Johnson & Johnson to end global sales of talc-based baby powder

Johnson & Johnson has announced it will stop selling talc-based baby powder globally in 2023, more than two years after it ended US sales due to thousands of consumer safety lawsuits.
“As part of a worldwide portfolio assessment, we have made the commercial decision to transition to an all corn starch-based baby powder portfolio,” it said, adding that corn starch-based baby powder is already sold in countries around the world.

In 2020, J&J announced that it would stop selling its talc Baby Powder in the United States and Canada because demand had fallen in the wake of what it called “misinformation” about the product’s safety amid a barrage of legal challenges.
The company faces about 38,000 lawsuits from consumers and their survivors claiming its talc products caused cancer due to contamination with asbestos, a known carcinogen.
J&J denies the allegations, saying decades of scientific testing and regulatory approvals have shown its talc to be safeand asbestos-free.


On Thursday, it reiterated the statement as it announced the discontinuation of the product.

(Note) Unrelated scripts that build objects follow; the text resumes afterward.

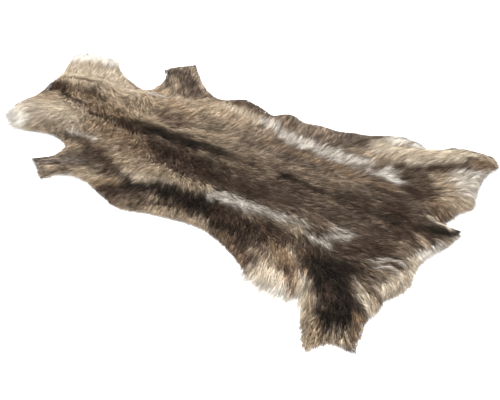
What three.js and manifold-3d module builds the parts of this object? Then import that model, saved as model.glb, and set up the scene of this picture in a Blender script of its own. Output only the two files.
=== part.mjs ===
// A reindeer hide, tanned with its hair on, laid out on the floor with the hair up.
// Millimetres. +X runs back along the spine from the neck to the tail, +Y out to the animal's right
// and +Z up. The origin is on the floor, at the middle of the hide's length and width.
import * as THREE from "three";
import { mergeVertices } from "three/addons/utils/BufferGeometryUtils.js";
import Module from "manifold-3d";

// Driving dimensions
const skinThickness = 2;
const bodyPile = 15; // depth of the lying coat on the body
const edgePile = 3; // depth of the coat at the cut edge
const edgeRounding = 46; // the coat builds up to its full depth this far in from the edge
const outlineStep = 13; // length of one straight piece of the cut edge
const gridStep = 20; // size of one facet of the coat and of the skin's underside
const gridMargin = 30; // the slab reaches this far past the outline before it is trimmed

// Cuts across the body: where each one crosses the right and the left edge.
const bodySections = [
  { at: "withers", x: -120, right: 258, left: -232 },
  { at: "behind the shoulder", x: -50, right: 281, left: -249 },
  { at: "chest", x: 10, right: 267, left: -230 },
  { at: "last rib", x: 56, right: 253, left: -220 },
  { at: "lifted edge", x: 102, right: 279, left: -211 },
  { at: "waist", x: 130, right: 273, left: -208 },
  { at: "belly", x: 164, right: 274, left: -210 },
  { at: "loin", x: 210, right: 286, left: -223 },
  { at: "flank", x: 262, right: 309, left: -246 },
  { at: "groin front", x: 305, right: 325, left: -271 },
  { at: "groin", x: 350, right: 344, left: -295 },
  { at: "groin tuft", x: 414, right: 366, left: -302 },
];

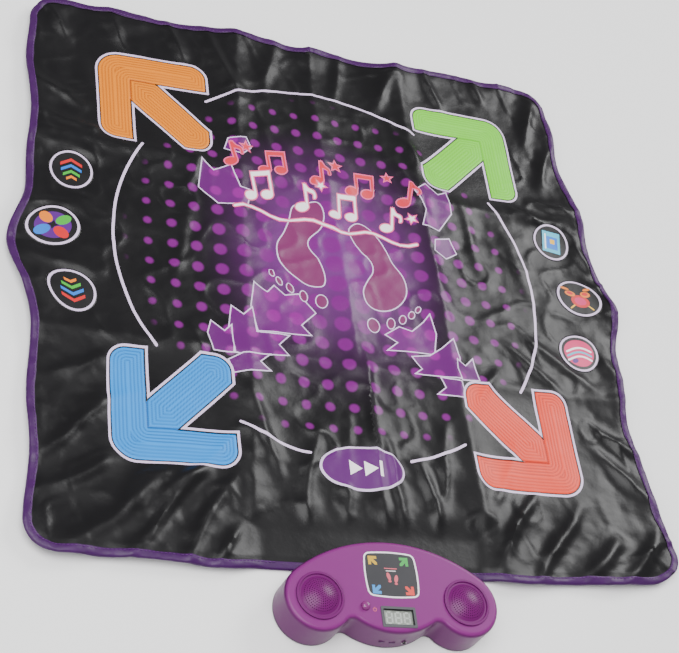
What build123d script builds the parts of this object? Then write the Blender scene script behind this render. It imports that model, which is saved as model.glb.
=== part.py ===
"""Dance rhythm machine: a soft touch mat with eleven touch pads, and a console with two speakers.

Millimetres. +Z is up, the console is at the front (-Y), and the origin is at the centre of the
object's footprint, on the floor.
"""

import math
import os

from build123d import *

os.makedirs("parts", exist_ok=True)

# ---------------------------------------------------------------- driving dimensions
# Mat outline
mat_width = 930.0
mat_length = 935.0
mat_corner_radius = 45.0
console_overhang = 100.0  # how far the console stands out in front of the mat

# Mat layers, from the floor up
cover_thickness = 0.8
film_thickness = 0.3
track_thickness = 0.2
foam_thickness = 2.9
binding_width = 12.0
binding_thickness = 0.8
hem_margin = 1.5  # between the binding's edge and the step down into it
hem_clearance = 0.1

# Touch pads
pad_travel = 1.8
pad_raise = 1.0
pad_flange = 4.0
pad_flange_thickness = 0.9
window_clearance = 0.4
travel_clearance = 0.05
slot_clearance = 0.1

# Printed layout, measured in from the mat's edges
arrow_side_margin = 113.0
arrow_back_margin = 82.5
arrow_front_margin = 136.5
arrow_size = 178.0
arrow_arm = 58.0
arrow_tail_width = 67.0
arrow_border = 5.5
arrow_split = 2.5  # groove between an arrow's head and its tail
arrow_head_radius = 38.0
arrow_end_radius = 28.0
round_pad_radius = 35.0
round_pad_outer_margin = 53.0  # middle pad of each column, to its centre
round_pad_inner_margin = 69.0  # first and last pad of each column
round_pad_pitch = 106.0
round_pad_shift = 3.0  # the columns' middle stands this far behind the arrows' middle
oval_pad_width = 126.0
oval_pad_depth = 68.0
oval_pad_front_margin = 153.5  # to its centre

# Console outline
console_depth = 127.0
lobe_spacing = 203.0
lobe_radius = 46.0
middle_radius = 95.0
middle_setback = 1.0  # the middle bulge stands this far behind the two lobes
notch_radius = 12.0

# Console shells
console_height = 50.0
shell_wall = 2.2
shell_top = 2.5
edge_radius = 6.0
base_lift = 1.2
base_thickness = 3.0
lip_height = 4.0
lip_thickness = 1.6
fit_gap = 0.2
running_clearance = 0.1
mat_slot_gap = 0.6

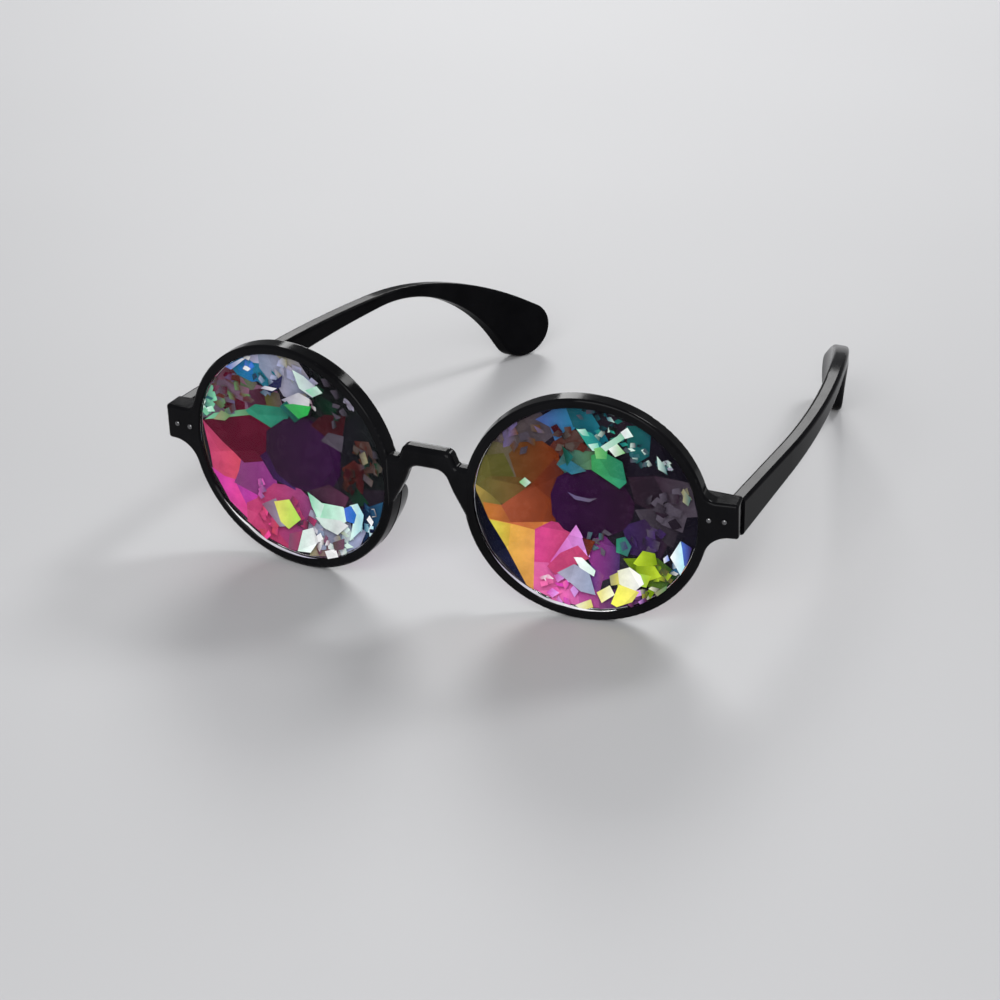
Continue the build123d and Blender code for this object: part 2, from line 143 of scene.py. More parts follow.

# Colours of the coating and of the reflections, shade and highlights painted into it, by name, as red,
# green and blue shares of the display range
TONE_SHARES = {
    "smoke": (0.15, 0.12, 0.16), "plum": (0.20, 0.14, 0.19), "ash": (0.30, 0.27, 0.31),
    "violet": (0.20, 0.05, 0.23), "aubergine": (0.17, 0.08, 0.17), "indigo": (0.24, 0.15, 0.36),
    "olive": (0.35, 0.34, 0.15), "khaki": (0.39, 0.37, 0.19), "umber": (0.37, 0.32, 0.30),
    "heather": (0.41, 0.36, 0.52), "bronze": (0.41, 0.27, 0.14), "rust": (0.46, 0.19, 0.08),
    "mustard": (0.66, 0.56, 0.28), "amber": (0.82, 0.50, 0.22), "copper": (0.60, 0.30, 0.20),
    "gold": (0.88, 0.70, 0.27), "apricot": (0.90, 0.63, 0.32), "salmon": (0.82, 0.42, 0.28),
    "hotpink": (0.80, 0.24, 0.52), "pink": (0.93, 0.42, 0.66), "orchid": (0.80, 0.34, 0.66),
    "lilac": (0.85, 0.60, 0.90), "rose": (0.75, 0.24, 0.44), "silver": (0.66, 0.64, 0.72),
    "white": (0.97, 0.97, 0.97), "maroon": (0.25, 0.08, 0.11), "purple": (0.58, 0.20, 0.53),
    "iris": (0.38, 0.24, 0.62), "seagreen": (0.18, 0.54, 0.42), "lime": (0.75, 0.85, 0.20),
    "moss": (0.46, 0.58, 0.08), "cream": (0.97, 0.97, 0.84), "yellow": (0.93, 0.92, 0.34),
    "straw": (0.90, 0.86, 0.42), "sky": (0.31, 0.47, 0.86), "mauve": (0.52, 0.25, 0.46),
    "blue": (0.30, 0.36, 0.62), "azure": (0.14, 0.47, 0.60), "petrol": (0.11, 0.32, 0.36),
    "aqua": (0.24, 0.75, 0.63), "night": (0.09, 0.08, 0.12), "pine": (0.11, 0.40, 0.38),
    "frost": (0.86, 0.96, 0.91), "green": (0.25, 0.63, 0.36), "leaf": (0.50, 0.77, 0.47),
    "slate": (0.24, 0.42, 0.44), "bottle": (0.09, 0.24, 0.17), "brick": (0.34, 0.15, 0.12),
    "beige": (0.62, 0.60, 0.46), "black": (0.02, 0.02, 0.04), "navy": (0.05, 0.07, 0.22),
    "crimson": (0.36, 0.03, 0.15), "coral": (0.80, 0.28, 0.35), "raspberry": (0.74, 0.25, 0.42),
    "magenta": (0.82, 0.24, 0.67), "bright": (0.97, 0.30, 0.60), "wine": (0.36, 0.19, 0.29),
    "chartreuse": (0.69, 0.89, 0.35), "graphite": (0.10, 0.12, 0.12), "pewter": (0.35, 0.32, 0.37),
    "mint": (0.52, 0.84, 0.67), "cobalt": (0.14, 0.46, 0.80), "ice": (0.67, 0.90, 0.95),
    "steel": (0.55, 0.60, 0.70), "lavender": (0.70, 0.71, 0.84), "denim": (0.16, 0.36, 0.50),
    "teal": (0.12, 0.47, 0.55), "ink": (0.19, 0.19, 0.36), "emerald": (0.20, 0.79, 0.35),
    "jade": (0.17, 0.50, 0.42), "sage": (0.38, 0.55, 0.36), "dusk": (0.51, 0.33, 0.43),
}

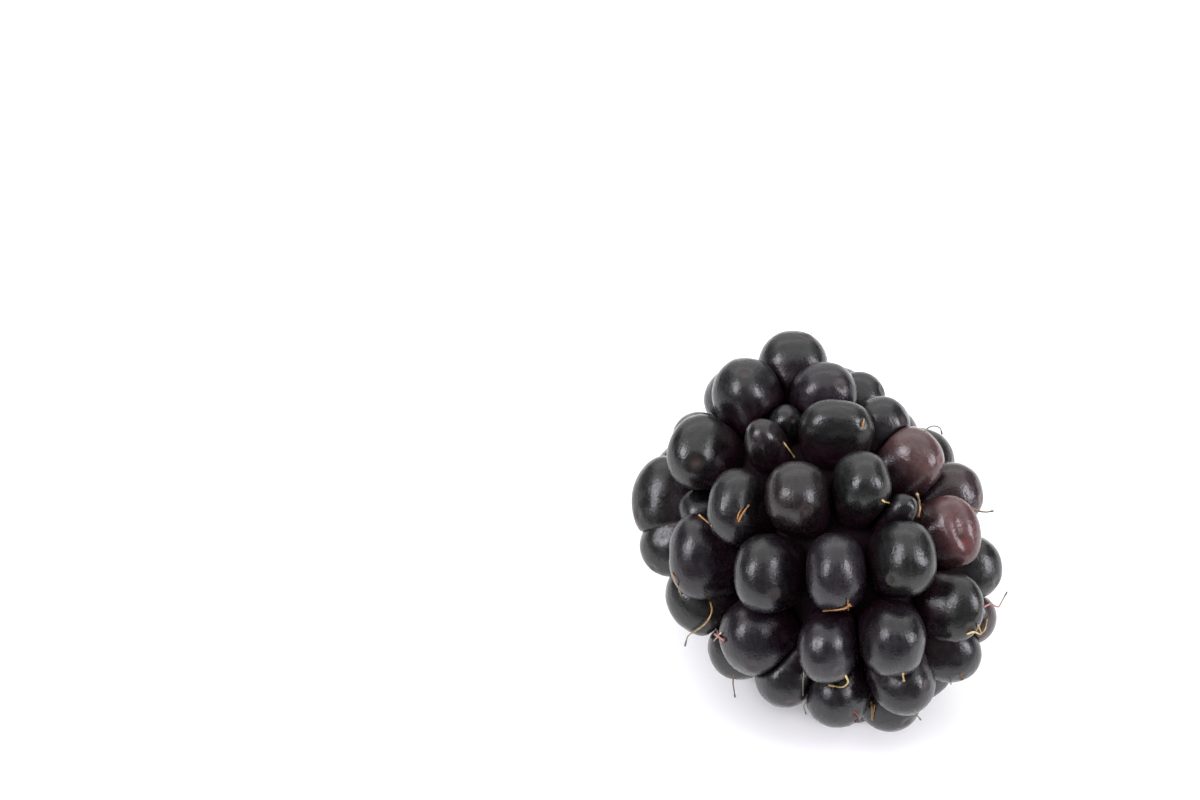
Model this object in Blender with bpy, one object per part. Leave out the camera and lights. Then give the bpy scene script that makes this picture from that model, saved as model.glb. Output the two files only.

Sold since 1894, Johnson’s Baby Powder became a symbol of the company’s family-friendly image.

More from Business

But talcum powder has fallen out of favour with parents who are now choosing products which contain other natural ingredients to use on their babies’ skin.
In October, J&J spun off subsidiary LTL Management, assigned its talc claims to it and immediately placed it into bankruptcy, pausing the pending lawsuits.
Before the bankruptcy filing, the company faced costs from $3.5bn (£2.87bn) in verdicts and settlements, including one in which 22 women were awarded a judgment of more than $2bn (£1.64bn), according to bankruptcy court records.
A shareholder proposal calling for an end to global sales of the talc baby powder failed in April.
A 2018 Reuters investigation found that J&J knew for decades that asbestos, a carcinogen, was present in its talc products.
Internal company records, trial testimony and other evidence showed that from at least 1971 to the early 2000s, J&J’s raw talc and finished powders sometimes tested positive for small amounts of asbestos.
In response to evidence of asbestos contamination presented in media reports, in the court room and on Capitol Hill, J&J has repeatedly said its talc products are safe, and do not cause cancer.